**SUPPLIED INFORMATION**:
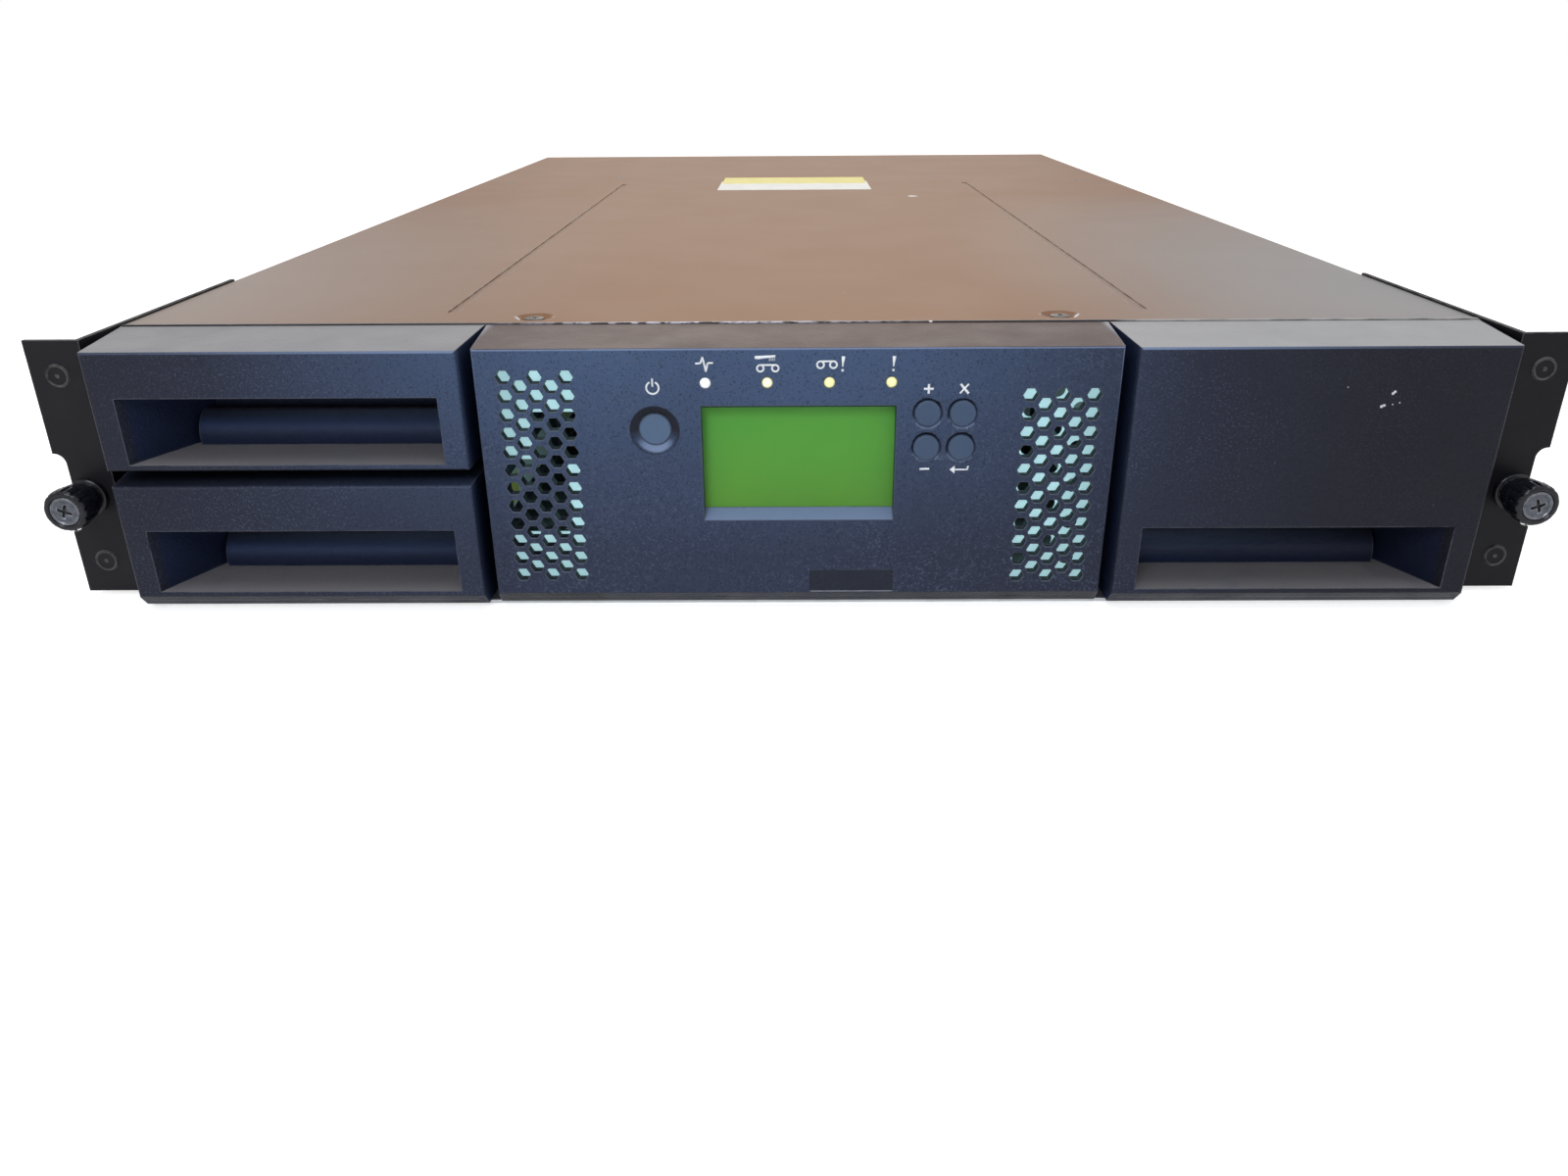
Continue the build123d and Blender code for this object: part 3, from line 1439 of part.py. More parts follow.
def make_mains_inlet():
    """A three-pin inlet with a cup for the plug."""
    flange_y = (rear_inner, rear_inner + inlet_flange)
    flange = block(around(inlet_x, inlet_flange_width), flange_y, around(inlet_z, inlet_flange_height))
    flange = fillet(flange.edges().filter_by(Axis.Y), inlet_flange_round)
    body_y = (rear_inner - inlet_depth, rear_inner)
    body = block(around(inlet_x, inlet_width), body_y, around(inlet_z, inlet_height))
    cup_y = (rear_inner + inlet_flange - inlet_cup_depth, rear_inner + inlet_flange + overrun)
    cup = block(around(inlet_x, inlet_cup_width), cup_y, around(inlet_z, inlet_cup_height))
    top_corners = cup.edges().filter_by(Axis.Y).sort_by(Axis.Z)[-2:]
    inlet = flange + body - chamfer(top_corners, inlet_corner)
    pin_y = (cup_y[0], cup_y[0] + inlet_pin_length)
    for step in (-1, 0, 1):
        z = inlet_z + (inlet_pin_rise if step == 0 else -inlet_pin_rise)
        x = inlet_x + step * inlet_pin_pitch
        inlet = inlet + block(around(x, inlet_pin_width), pin_y, around(z, inlet_pin_height))
    return inlet


# Library controller


def controller_span():
    return (-controller_outer_x, -controller_inner_x)


def port_places():
    return in_a_row(sum(controller_span()) / 2, port_pitch, ports)


def make_controller_board():
    x_span = controller_span()
    y_span = (rear_inner - controller_board_length, rear_inner - steel)
    board = block(x_span, y_span, (controller_board_z, controller_board_z + board_thick))
    inset = controller_post_inset
    for x in (x_span[0] + inset, x_span[1] - inset):
        for y in (y_span[0] + inset, y_span[1] - controller_rear_inset):
            board = board + post(controller_post_radius, x, y, (steel, controller_board_z))
    return board


def make_heat_sink():
    middle_x = sum(controller_span()) / 2
    middle_y = rear_inner - controller_board_length * controller_sink_place_share
    low = controller_board_z + board_thick
    base_z = (low, low + controller_sink_base)
    y_span = around(middle_y, controller_sink_side)
    sink = block(around(middle_x, controller_sink_side), y_span, base_z)
    pitch = controller_sink_side / controller_sink_fins
    fin_z = (base_z[1], low + controller_sink_height)
    for x in in_a_row(middle_x, pitch, controller_sink_fins):
        sink = sink + block(around(x, pitch * controller_fin_share), y_span, fin_z)
    return sink


def make_controller_ports():
    shells = []
    z_span = (controller_board_z + board_thick, controller_board_z + board_thick + port_height)
    for x in port_places():
        y_span = (rear_inner - port_depth, chassis_depth)
        shell = block(around(x, port_width), y_span, z_span)
        mouth_y = (rear_inner - port_depth * port_mouth_share, chassis_depth + overrun)
        mouth = block(around(x, port_width - 2 * steel), mouth_y, (z_span[0] + steel, z_span[1] - steel))
        shells.append(shell - mouth)
    return group(shells)


def make_controller_plate():
    """The plate that closes the controller's cut-out, seated against the rear panel from inside."""
    x_span = controller_span()
    y_span = (rear_inner - steel, rear_inner)
    plate = block(x_span, y_span, (steel, supply_top))
    cut_y = (y_span[0] - overrun, y_span[1] + overrun)
    port_z = (controller_board_z + board_thick, controller_board_z + board_thick + port_height)
    for x in port_places():
        plate = plate - block(around(x, port_width), cut_y, port_z)
    return cut_grille(plate, sum(x_span) / 2, cut_y)


def every_node():
    """Node names and the solids they hold."""
    nodes = {
        "floor_pan": make_floor_pan(),
        "right_side_wall": make_side_wall(),
        "left_side_wall": to_left(make_side_wall()),
        "top_cover": make_top_cover(),
        "cover_screws": make_cover_screws(),
        "right_ear": make_ear(),
        "left_ear": to_left(make_ear()),
        "ear_screws": make_ear_screws(),
        "rack_screw_ferrules": make_ferrules(),
        "right_rack_screw": make_rack_screw(),
        "left_rack_screw": to_left(make_rack_screw()),
        "rear_panel": make_rear_panel(),
        "drive_bay_brackets": make_bay_brackets(),
        "front_panel": make_front_panel(),
        "display_glass": make_display_glass(),
        "display_frame": make_display_frame(),
        "ready_light": make_light(0),
        "fault_lights": group([make_light(step) for step in range(1, lights)]),
        "operator_board": make_operator_board(),
        "operator_bracket": make_operator_bracket(),
        "right_magazine_door": make_door(door_bottom, door_top, pocket_low_bottom, True),
        "left_magazine_door": to_left(make_door(door_bottom, door_seam_low, pocket_low_bottom, True)),
        "mail_slot_door": to_left(make_door(door_seam_high, door_top, pocket_high_bottom, False)),
        "right_magazine_tray": make_magazine_tray(False),
        "left_magazine_tray": to_left(make_magazine_tray(True)),
        "mail_slot_tray": to_left(make_mail_tray()),
        "right_cartridges": group(make_cartridges(False)),
        "left_cartridges": group([to_left(piece) for piece in make_cartridges(True)]),
        "magazine_guides": group([make_magazine_guides(), to_left(make_magazine_guides())]),
        "toothed_rail": make_toothed_rail(),
        "plain_rail": make_plain_rail(),
        "carriage": make_carriage(),
        "carriage_motor": make_motor(),
        "drive_pinion": make_pinion(),
        "turntable": make_turntable(),
        "lift_rods": group(make_lift_rods()),
        "lift_bridge": make_bridge(),
        "lift_screw": make_lift_screw(),
        "cartridge_cradle": make_cradle(),
        "gripper": make_gripper(),
        "sled_tray": make_sled_tray(),
        "tape_drive": make_tape_drive(),
        "sled_rear_plate": make_sled_plate(),
        "sled_handle": make_sled_handle(),
        "sled_board": make_sled_board(),
        "right_sled_screw": make_sled_screw(),
        "left_sled_screw": to_left(make_sled_screw()),
        "power_supply_case": make_supply_case(),
        "fan_grille": make_fan_grille(),
        "fan_rotor": make_fan_rotor(),
        "mains_inlet": make_mains_inlet(),
        "controller_board": make_controller_board(),
        "controller_heat_sink": make_heat_sink(),
        "controller_ports": make_controller_ports(),
        "controller_plate": make_controller_plate(),
    }
    for name, (x, z, radius, proud, travel) in button_places().items():
        nodes[name] = make_button(x, z, radius, proud, travel)
    return nodes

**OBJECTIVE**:
Write out every line of the material again, exactly as it reads.

**COMPLETED EXERCISE**:
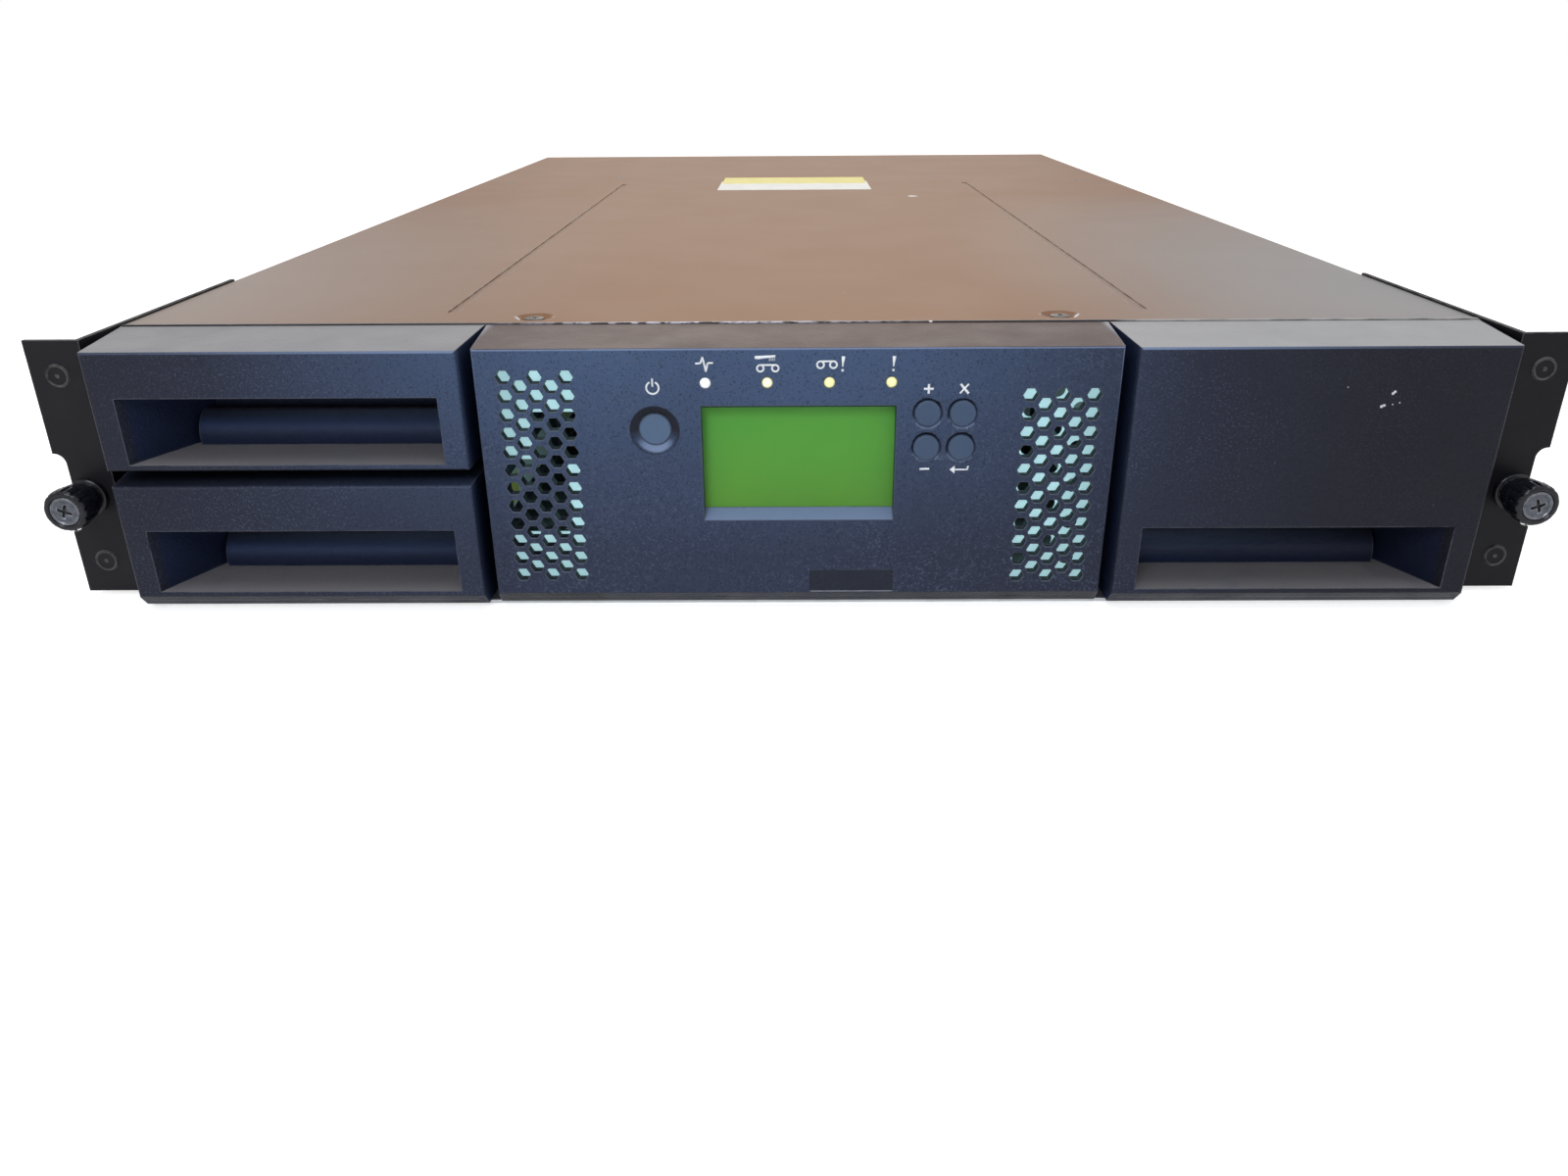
Continue the build123d and Blender code for this object: part 3, from line 1439 of part.py. More parts follow.
def make_mains_inlet():
    """A three-pin inlet with a cup for the plug."""
    flange_y = (rear_inner, rear_inner + inlet_flange)
    flange = block(around(inlet_x, inlet_flange_width), flange_y, around(inlet_z, inlet_flange_height))
    flange = fillet(flange.edges().filter_by(Axis.Y), inlet_flange_round)
    body_y = (rear_inner - inlet_depth, rear_inner)
    body = block(around(inlet_x, inlet_width), body_y, around(inlet_z, inlet_height))
    cup_y = (rear_inner + inlet_flange - inlet_cup_depth, rear_inner + inlet_flange + overrun)
    cup = block(around(inlet_x, inlet_cup_width), cup_y, around(inlet_z, inlet_cup_height))
    top_corners = cup.edges().filter_by(Axis.Y).sort_by(Axis.Z)[-2:]
    inlet = flange + body - chamfer(top_corners, inlet_corner)
    pin_y = (cup_y[0], cup_y[0] + inlet_pin_length)
    for step in (-1, 0, 1):
        z = inlet_z + (inlet_pin_rise if step == 0 else -inlet_pin_rise)
        x = inlet_x + step * inlet_pin_pitch
        inlet = inlet + block(around(x, inlet_pin_width), pin_y, around(z, inlet_pin_height))
    return inlet


# Library controller


def controller_span():
    return (-controller_outer_x, -controller_inner_x)


def port_places():
    return in_a_row(sum(controller_span()) / 2, port_pitch, ports)


def make_controller_board():
    x_span = controller_span()
    y_span = (rear_inner - controller_board_length, rear_inner - steel)
    board = block(x_span, y_span, (controller_board_z, controller_board_z + board_thick))
    inset = controller_post_inset
    for x in (x_span[0] + inset, x_span[1] - inset):
        for y in (y_span[0] + inset, y_span[1] - controller_rear_inset):
            board = board + post(controller_post_radius, x, y, (steel, controller_board_z))
    return board


def make_heat_sink():
    middle_x = sum(controller_span()) / 2
    middle_y = rear_inner - controller_board_length * controller_sink_place_share
    low = controller_board_z + board_thick
    base_z = (low, low + controller_sink_base)
    y_span = around(middle_y, controller_sink_side)
    sink = block(around(middle_x, controller_sink_side), y_span, base_z)
    pitch = controller_sink_side / controller_sink_fins
    fin_z = (base_z[1], low + controller_sink_height)
    for x in in_a_row(middle_x, pitch, controller_sink_fins):
        sink = sink + block(around(x, pitch * controller_fin_share), y_span, fin_z)
    return sink


def make_controller_ports():
    shells = []
    z_span = (controller_board_z + board_thick, controller_board_z + board_thick + port_height)
    for x in port_places():
        y_span = (rear_inner - port_depth, chassis_depth)
        shell = block(around(x, port_width), y_span, z_span)
        mouth_y = (rear_inner - port_depth * port_mouth_share, chassis_depth + overrun)
        mouth = block(around(x, port_width - 2 * steel), mouth_y, (z_span[0] + steel, z_span[1] - steel))
        shells.append(shell - mouth)
    return group(shells)


def make_controller_plate():
    """The plate that closes the controller's cut-out, seated against the rear panel from inside."""
    x_span = controller_span()
    y_span = (rear_inner - steel, rear_inner)
    plate = block(x_span, y_span, (steel, supply_top))
    cut_y = (y_span[0] - overrun, y_span[1] + overrun)
    port_z = (controller_board_z + board_thick, controller_board_z + board_thick + port_height)
    for x in port_places():
        plate = plate - block(around(x, port_width), cut_y, port_z)
    return cut_grille(plate, sum(x_span) / 2, cut_y)


def every_node():
    """Node names and the solids they hold."""
    nodes = {
        "floor_pan": make_floor_pan(),
        "right_side_wall": make_side_wall(),
        "left_side_wall": to_left(make_side_wall()),
        "top_cover": make_top_cover(),
        "cover_screws": make_cover_screws(),
        "right_ear": make_ear(),
        "left_ear": to_left(make_ear()),
        "ear_screws": make_ear_screws(),
        "rack_screw_ferrules": make_ferrules(),
        "right_rack_screw": make_rack_screw(),
        "left_rack_screw": to_left(make_rack_screw()),
        "rear_panel": make_rear_panel(),
        "drive_bay_brackets": make_bay_brackets(),
        "front_panel": make_front_panel(),
        "display_glass": make_display_glass(),
        "display_frame": make_display_frame(),
        "ready_light": make_light(0),
        "fault_lights": group([make_light(step) for step in range(1, lights)]),
        "operator_board": make_operator_board(),
        "operator_bracket": make_operator_bracket(),
        "right_magazine_door": make_door(door_bottom, door_top, pocket_low_bottom, True),
        "left_magazine_door": to_left(make_door(door_bottom, door_seam_low, pocket_low_bottom, True)),
        "mail_slot_door": to_left(make_door(door_seam_high, door_top, pocket_high_bottom, False)),
        "right_magazine_tray": make_magazine_tray(False),
        "left_magazine_tray": to_left(make_magazine_tray(True)),
        "mail_slot_tray": to_left(make_mail_tray()),
        "right_cartridges": group(make_cartridges(False)),
        "left_cartridges": group([to_left(piece) for piece in make_cartridges(True)]),
        "magazine_guides": group([make_magazine_guides(), to_left(make_magazine_guides())]),
        "toothed_rail": make_toothed_rail(),
        "plain_rail": make_plain_rail(),
        "carriage": make_carriage(),
        "carriage_motor": make_motor(),
        "drive_pinion": make_pinion(),
        "turntable": make_turntable(),
        "lift_rods": group(make_lift_rods()),
        "lift_bridge": make_bridge(),
        "lift_screw": make_lift_screw(),
        "cartridge_cradle": make_cradle(),
        "gripper": make_gripper(),
        "sled_tray": make_sled_tray(),
        "tape_drive": make_tape_drive(),
        "sled_rear_plate": make_sled_plate(),
        "sled_handle": make_sled_handle(),
        "sled_board": make_sled_board(),
        "right_sled_screw": make_sled_screw(),
        "left_sled_screw": to_left(make_sled_screw()),
        "power_supply_case": make_supply_case(),
        "fan_grille": make_fan_grille(),
        "fan_rotor": make_fan_rotor(),
        "mains_inlet": make_mains_inlet(),
        "controller_board": make_controller_board(),
        "controller_heat_sink": make_heat_sink(),
        "controller_ports": make_controller_ports(),
        "controller_plate": make_controller_plate(),
    }
    for name, (x, z, radius, proud, travel) in button_places().items():
        nodes[name] = make_button(x, z, radius, proud, travel)
    return nodes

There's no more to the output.